Scapegoat economics also serves capitalism's global relocation. For decades, existing factories, offices and stores have been moving from old capitalist growth centers (western Europe, north America, and Japan) to new centers (China, India, Brazil, etc.). Similarly, enterprises are growing more in the new rather than the old centers. Headquarters sometimes remain in the old centers even as enterprise facilities locate elsewhere. Jet travel, computers and telecommunications make all this manageable. The capitalist competition that impels this relocation also means that the old centers lose many well-paid occupations with ample benefits and job security. Workers in places like the US are increasingly forced to settle for lower-paid, insecure jobs with fewer benefits. While jobs and wages grow more quickly in the new centers, wages there remain so low that huge profits reinforce capitalism's global relocation.

As capitalists relocate, populations everywhere must adjust to and accommodate all the usually attendant frictions, sufferings and costs. In the old centers, unemployment and lower-paid jobs undermine governments' tax revenues. Given resistance to tax increases, governments turn increasingly to expenditure cuts in their accommodation to capitalism's relocation. This often worsens unemployment and wage rates. More importantly it further depresses mass standards of living. Consumption, household finances and relationships, marriage and career decisions: All are caught up painfully in the adjustment process. The same applies, likely more traumatically, to capitalism's new centers. There, formerly agricultural and rural people are transformed quickly into industrial and urban populations living in extremely overcrowded and poorly provisioned slums.

A new politics organized around scapegoat economics appeals to voters by promising to "protect" them from austerity policies.

Capitalism's relocation is socially disruptive in yet another basic way. It deepens economic inequality at both poles. Profits rise and wages stagnate in the old centers. Employers distribute the rising profits chiefly to shareholders and top executives and secondarily to upper management and professionals helping them operate corporations. An often spectacular growth in income and wealth inequalities afflicts the old centers. In the new centers, arriving capital needs and makes partnerships with local capitalists and government officials. The latter become extremely wealthy more quickly than local wages rise, and so inequalities of wealth and income deepen in the new centers too.

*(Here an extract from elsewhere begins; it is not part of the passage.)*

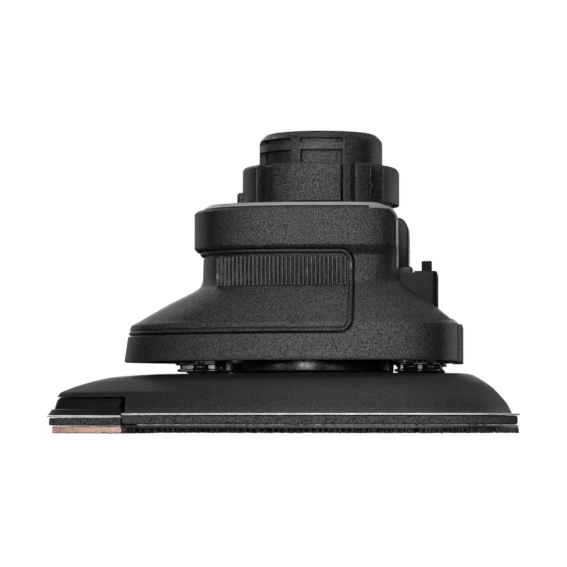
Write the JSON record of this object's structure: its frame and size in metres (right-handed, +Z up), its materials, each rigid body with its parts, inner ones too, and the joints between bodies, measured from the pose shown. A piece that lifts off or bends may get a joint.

The gains and losses of relocating capitalism are very unequally distributed in both its old and new centers. This only aggravates the social tensions already emerging from the many adjustments and accommodations people are forced to make. Suffering from personal, financial and community losses, individuals and groups often feel betrayed by "their" political and economic organizations. In the US, for example, many working people believe that the Democratic Party and labor unions had promised to "protect" them but failed to do so, especially in the crisis and debt-funded bailouts since 2008. They have come to fear that now they will be required to absorb the costs of dealing with those debts by being subjected to austerity policies while "others" get protected from those policies. Feeling betrayed or abandoned by their traditional political representatives, many become susceptible to a new politics organized around scapegoat economics.

As exemplified by new Republican governors in the upper mid-West sensing electoral opportunity, this politics appeals to voters by promising to "protect" them from austerity policies (in the US, unlike Europe, "austerity" is not the name used). This means, first and foremost, that voters will be spared tax increases. These are demonized as always and necessarily "bad" economics for everyone. But the Republican Governors now go further and promise to protect voters also from spending cuts by making sure that those cuts focus on "others." Enter scapegoat economics. The governors find "others" to be scapegoated in response to crisis-driven and capitalist relocation-driven declines in tax revenues. First of all, those others are - you guessed it - the traditional targets: those on welfare, in inner cities, immigrants, etc. The often-racist overtones of such appeals are only too well known. Nowadays, the second set of those "others" has come to include public employees, their unions, salaries, pensions, etc. To secure their careers, politicians promise voters to protect them by cutting government spending on both sets of scapegoated others. 

When it works, such politics sets one part of the population suffering from capitalist relocation, crisis and austerity policy against another part. This permits big banks, large corporations and the rich, who own and direct them - those with the most responsibility for causing the crisis - to escape paying for it. They escape in part because their wealth and power made sure that they benefited first and most from the government bailouts in 2008 to 2010. They also escape because scapegoat economics enables them and their political friends to shift the burden of paying for the crisis onto certain of its victims while "protecting" other victims from further victimization. Perhaps capitalism inherited scapegoat economics from prior economic systems, but capitalism's crises keep renewing that ugly injustice.